Performed to Franz Schubert songs (“An Die Nachtigall,” “Der Zwerg,” “Auf dem Wasser zu singen,” “Du Bist Die Ruh”), the piece has a lyric quality and more extended dynamic phrases than usually seen in short ballets. Again, Griffen and Gilmer shine, although all emerge with full artistry. Contemporary ballet now employs full use of the floor for balances, contact and other almost acrobatic feats. All of these add to the power of this work.

Sometimes, it is almost too much. So many sequences of complex movement follow one another, the viewer often is unable to catch it all. As a mid-20th century trained dancer, this reviewer asks to follow a dynamic line without interruption and to make sense of ever changing arm and hand gestures. All that aside, “Starting Over” is a marvelous piece.

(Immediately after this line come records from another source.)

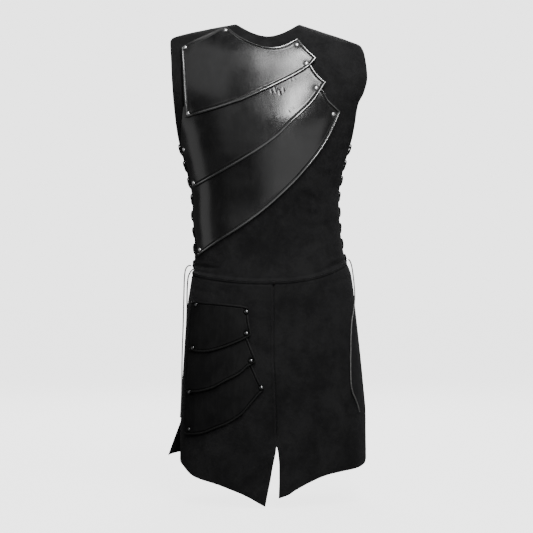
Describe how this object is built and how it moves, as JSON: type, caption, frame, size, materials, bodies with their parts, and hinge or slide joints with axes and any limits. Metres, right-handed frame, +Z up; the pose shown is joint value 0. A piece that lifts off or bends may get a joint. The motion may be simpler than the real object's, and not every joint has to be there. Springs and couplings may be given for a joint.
{
  "type": "sleeveless leather jerkin",
  "caption": "Sleeveless suede jerkin in its worn form: round neck, laced sides, overlapping leather plates across chest and hip, waist seam and slit skirt with a pointed hem.",
  "frame": {"origin": "midway between the two shoulders, at the height where they carry the garment", "axes": "+Z up along the worn garment's length, -Y out of the front, +X to the right of a viewer who looks at the front"},
  "size_m": [0.435, 0.3102, 1.0444],
  "materials": {
    "suede": "black suede, matt and slightly cloudy",
    "leather": "black smooth leather with a waxed shine",
    "hip_leather": "black smooth leather, dull",
    "lace": "round black leather cord",
    "rivet": "domed polished metal"
  },
  "bodies": {
    "root": {"front_body": "suede", "back_body": "suede", "skirt_front_left": "suede", "skirt_front_right": "suede", "skirt_back": "suede", "chest_plate_top": "leather", "chest_plate_middle": "leather", "chest_plate_bottom": "leather", "hip_plate_top": "hip_leather", "hip_plate_middle": "hip_leather", "hip_plate_bottom": "hip_leather", "chest_rivet_01": "rivet", "chest_rivet_02": "rivet", "chest_rivet_03": "rivet", "chest_rivet_04": "rivet", "chest_rivet_05": "rivet", "chest_rivet_06": "rivet", "chest_rivet_07": "rivet", "chest_rivet_08": "rivet", "chest_rivet_09": "rivet", "chest_rivet_10": "rivet", "hip_rivet_01": "rivet", "hip_rivet_02": "rivet", "hip_rivet_03": "rivet", "hip_rivet_04": "rivet", "hip_rivet_05": "rivet", "hip_rivet_06": "rivet", "hip_rivet_07": "rivet", "hip_rivet_08": "rivet", "lace_left": "lace", "lace_right": "lace", "lace_knot_left": "lace", "lace_knot_right": "lace", "lace_end_left_front": "lace", "lace_end_left_back": "lace", "lace_end_right_front": "lace"}
  },
  "joints": []
}
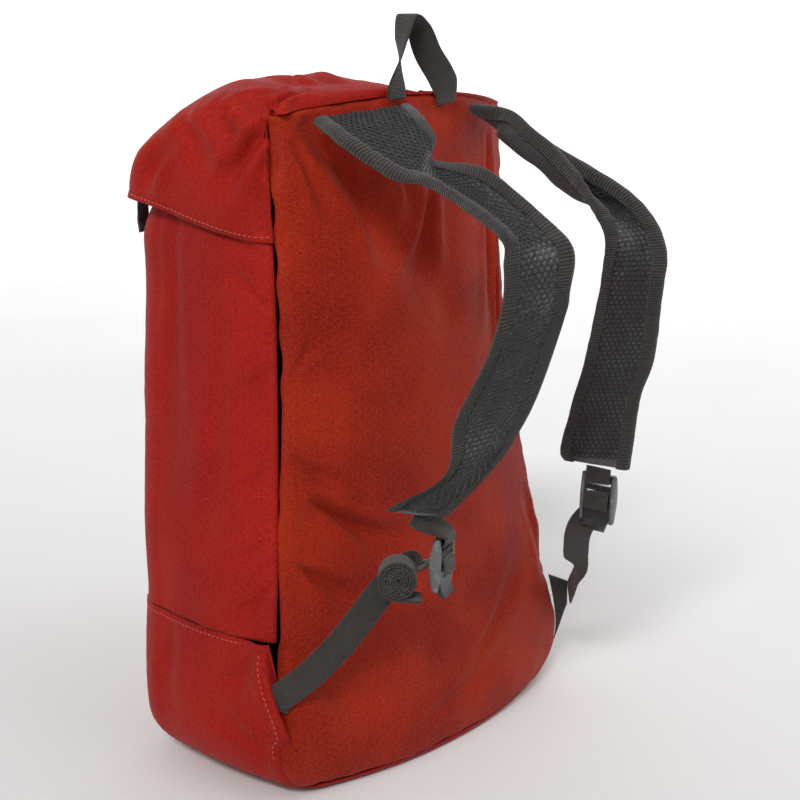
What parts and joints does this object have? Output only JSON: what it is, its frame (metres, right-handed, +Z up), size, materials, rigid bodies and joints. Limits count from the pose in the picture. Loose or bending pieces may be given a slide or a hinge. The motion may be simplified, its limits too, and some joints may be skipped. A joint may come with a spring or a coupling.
{
  "type": "packable backpack",
  "caption": "Soft packable backpack with a curved lid flap, two padded mesh shoulder straps with ladder-lock buckles and a webbing grab loop.",
  "frame": {"origin": "middle of the flat outer face of the floor, which the backpack stands on", "axes": "+Z up, -Y out of the back panel that carries the shoulder straps, +X to the right of someone who looks at the back panel"},
  "size_m": [0.351, 0.3837, 0.5387],
  "materials": {
    "shell_fabric": "light coated ripstop weave, crimson to orange-red",
    "strap_mesh": "black spacer mesh over a thin foam core",
    "grosgrain": "charcoal ribbed webbing and binding tape",
    "lock_plastic": "moulded black plastic with a soft sheen",
    "tab_fabric": "black woven tab"
  },
  "bodies": {
    "root": {"back_panel": "shell_fabric", "side_and_front_wrap": "shell_fabric", "boot": "shell_fabric", "base_panel": "shell_fabric", "lid_flap": "shell_fabric", "left_strap_pad": "strap_mesh", "right_strap_pad": "strap_mesh", "left_strap_outer_binding": "grosgrain", "left_strap_inner_binding": "grosgrain", "right_strap_outer_binding": "grosgrain", "right_strap_inner_binding": "grosgrain", "grab_loop": "grosgrain", "left_ladder_lock": "lock_plastic", "right_ladder_lock": "lock_plastic", "left_strap_link": "grosgrain", "right_strap_link": "grosgrain", "left_lower_webbing": "grosgrain", "right_lower_webbing": "grosgrain", "webbing_roll": "grosgrain", "right_corner_tab": "tab_fabric", "left_lid_strap": "tab_fabric", "right_lid_strap": "tab_fabric"}
  },
  "joints": []
}
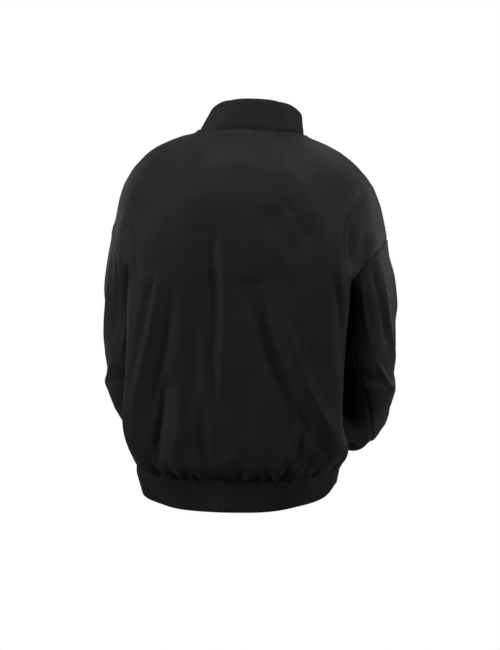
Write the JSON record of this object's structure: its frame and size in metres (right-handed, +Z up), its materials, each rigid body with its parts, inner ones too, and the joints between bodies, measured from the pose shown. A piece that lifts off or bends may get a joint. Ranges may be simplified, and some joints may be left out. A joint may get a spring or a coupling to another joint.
{
  "type": "bomber jacket",
  "caption": "Plain black bomber jacket, zipped up and filled out with nobody inside: drop shoulders, two-piece sleeves, rib collar, cuffs and hem, and a front zip with a hinged pull tab.",
  "frame": {"origin": "in the middle of the neck opening, level with the neck seam at the centre back, where the wearer's shoulders and neck hold the jacket", "axes": "+Z up, the front faces -Y, the wearer's left is +X"},
  "size_m": [0.529, 0.3566, 0.7243],
  "materials": {
    "black_cloth": "smooth woven, soft sheen",
    "black_rib": "matt rib knit",
    "black_tape": "matt woven tape",
    "dark_metal": "dark, satin"
  },
  "bodies": {
    "jacket": {"back": "black_cloth", "front_left": "black_cloth", "front_right": "black_cloth", "sleeve_left_upper": "black_cloth", "sleeve_left_under": "black_cloth", "sleeve_right_upper": "black_cloth", "sleeve_right_under": "black_cloth", "collar": "black_rib", "hem_rib": "black_rib", "cuff_left": "black_rib", "cuff_right": "black_rib", "zip_tape_left": "black_tape", "zip_tape_right": "black_tape", "zip_chain": "dark_metal", "zip_box": "dark_metal", "zip_slider": "dark_metal"},
    "pull_tab": {"zip_pull": "dark_metal"}
  },
  "joints": [
    {"name": "pull_tab_hinge", "type": "hinge", "parent": "jacket", "child": "pull_tab", "pos_m": [0, -0.08745, -0.04938], "axis": [-1, 0, 0], "range_deg": [0, 150]}
  ]
}
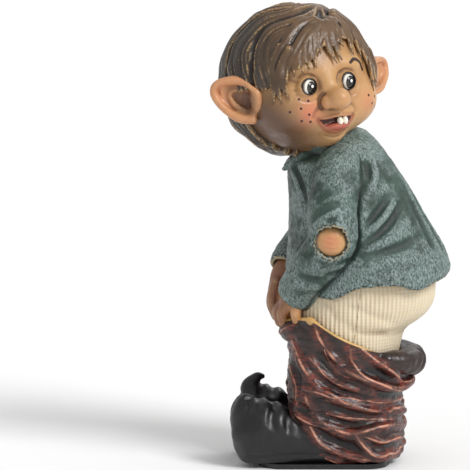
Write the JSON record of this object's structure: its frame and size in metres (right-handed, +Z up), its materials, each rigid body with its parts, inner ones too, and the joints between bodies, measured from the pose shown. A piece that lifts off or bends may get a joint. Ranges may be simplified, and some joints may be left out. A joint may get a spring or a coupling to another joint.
{
  "type": "garden gnome",
  "caption": "Free-standing painted cast-resin pixie with cup ears, looking over its shoulder and holding up its dropped breeches, in cream drawers, tunic and curled shoes.",
  "frame": {"origin": "on the ground, below the middle of the figure's bounding box", "axes": "+Z up. The shown side of the figure, with the face turned towards it, faces -Y. The body and the shoes' toes point towards -X, and the back and seat towards +X."},
  "size_m": [0.0873, 0.065, 0.1686],
  "materials": {
    "skin_paint": "satin acrylic paint over cast resin, with an antique wash and dry-brushed highlights",
    "hair_paint": "matt brown paint over cast resin, dark in the grooves and lighter on the locks",
    "tunic_paint": "matt grey-green paint over cast resin, dry-brushed pale on a grainy cloth texture",
    "drawers_paint": "matt cream paint over cast resin with a fine knit texture",
    "breeches_paint": "near-black wash with orange-brown dry-brushed fold crests and a pale gold hem",
    "shoe_paint": "glossy black paint over cast resin",
    "eye_paint": "gloss white with a painted brown iris, black pupil and a white catch-light",
    "tooth_paint": "gloss ivory white",
    "resin_core": "bare cast resin",
    "pin_steel": "plain drawn steel",
    "plug_rubber": "matt black"
  },
  "bodies": {
    "root": {"head_shell": "skin_paint", "hair_cap": "hair_paint", "ear_left": "skin_paint", "ear_right": "skin_paint", "eye_left": "eye_paint", "eye_right": "eye_paint", "front_teeth": "tooth_paint", "neck_spigot": "resin_core", "tunic_shell": "tunic_paint", "sleeve_left": "tunic_paint", "sleeve_right": "tunic_paint", "elbow_left": "skin_paint", "arm_pins": "pin_steel", "hand_left": "skin_paint", "hand_right": "skin_paint", "drawers_shell": "drawers_paint", "breeches_shell": "breeches_paint", "shoe_left": "shoe_paint", "shoe_right": "shoe_paint", "shoe_pins": "pin_steel", "base_plate": "shoe_paint", "vent_plug": "plug_rubber"}
  },
  "joints": []
}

As a charming finale, “Back To” was danced to folk songs by Gillan Welch and David Rawlings (with many witty and soulful lyrics) and was a tour de force involving both soulful and comic behavior enlisting the use of bench as prop on which the dancers stood, walked, rolled, balanced and were “laid-out.” Toe shoes were abandoned (for me, releasing the torso and upper body for more expression). The duets, especially between Brandon Freeman and James Gilmer, were extraordinary. Again, so many feats were presented so quickly that one hardly had time to take it all in. It leaves you breathless.

The remarkable dancers are Sarah Griffin, Brandon Freeman, Rachel Furst, James Gilmer, Annali Rose, Danielle Bausinger, Liang Fu, Richard Walters and guest artist Dana Benton. The company will travel to New York’s Joyce Theater Aug. 15-16, 2015, and can be seen in San Francisco again during the Trolley Dances, Oct. 16-17, 2015. They well deserve to be seen over and over again.